There is no way, ever, that I as a journalist would take ANYTHING that I read, saw, or heard on the Internet from ANY source, including the so-called mainstream news media sources, as fact or for use as source material until I checked and corroborated it with at least one other source, and if necessary sought additional comment. Of course, as an ethical journalist I do this automatically, following the old scribe's rule that if your mother says she loves you, check it out.

I am incredulous that a paper like "The New York Times," which has been in the news itself for ethical quandries like allowing fictitious imaginings from its own writer (Jason Blair, see this Poynter asessment: http://www.poynter.org/column.asp?id=53&aid=33614) to see print without question, would then pluck out, inflate and unquestioningly print a single anonymous post from a Web site.

Such actions could be far more indicative of continuing internal problems at the "Times" than of anything else.

About freedom of speech --

I am a site moderator at two other sites.

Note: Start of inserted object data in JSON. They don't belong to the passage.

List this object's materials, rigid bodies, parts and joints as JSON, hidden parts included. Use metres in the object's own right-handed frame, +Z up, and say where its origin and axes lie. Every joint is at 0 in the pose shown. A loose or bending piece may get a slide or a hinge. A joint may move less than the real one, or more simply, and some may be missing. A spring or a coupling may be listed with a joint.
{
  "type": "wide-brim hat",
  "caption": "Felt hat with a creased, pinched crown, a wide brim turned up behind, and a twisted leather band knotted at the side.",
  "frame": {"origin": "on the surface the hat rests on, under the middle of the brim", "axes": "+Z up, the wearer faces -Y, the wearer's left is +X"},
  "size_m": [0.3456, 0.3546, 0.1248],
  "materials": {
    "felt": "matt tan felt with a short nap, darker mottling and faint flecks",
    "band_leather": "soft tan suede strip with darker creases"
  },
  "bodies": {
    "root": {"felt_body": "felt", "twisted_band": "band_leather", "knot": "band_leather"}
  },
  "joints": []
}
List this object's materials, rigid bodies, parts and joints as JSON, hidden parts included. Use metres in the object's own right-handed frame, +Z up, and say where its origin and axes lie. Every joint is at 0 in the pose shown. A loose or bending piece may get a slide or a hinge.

So I am fully aware that the Internet is not a bastion of free speech, but in reality a dictatorship, where moderators blow away at will the posts of others for any of a wide variety of reasons.

I would encourage the DU moderators to refrain as much as possible from doing so. Freedom of speech must be a highly-held principle, and to abrogate it because of a news media reaction denies what ought to be held as a basic right in the United States. We are giving up our rights fast enough as it is, without further need to encourage their demise.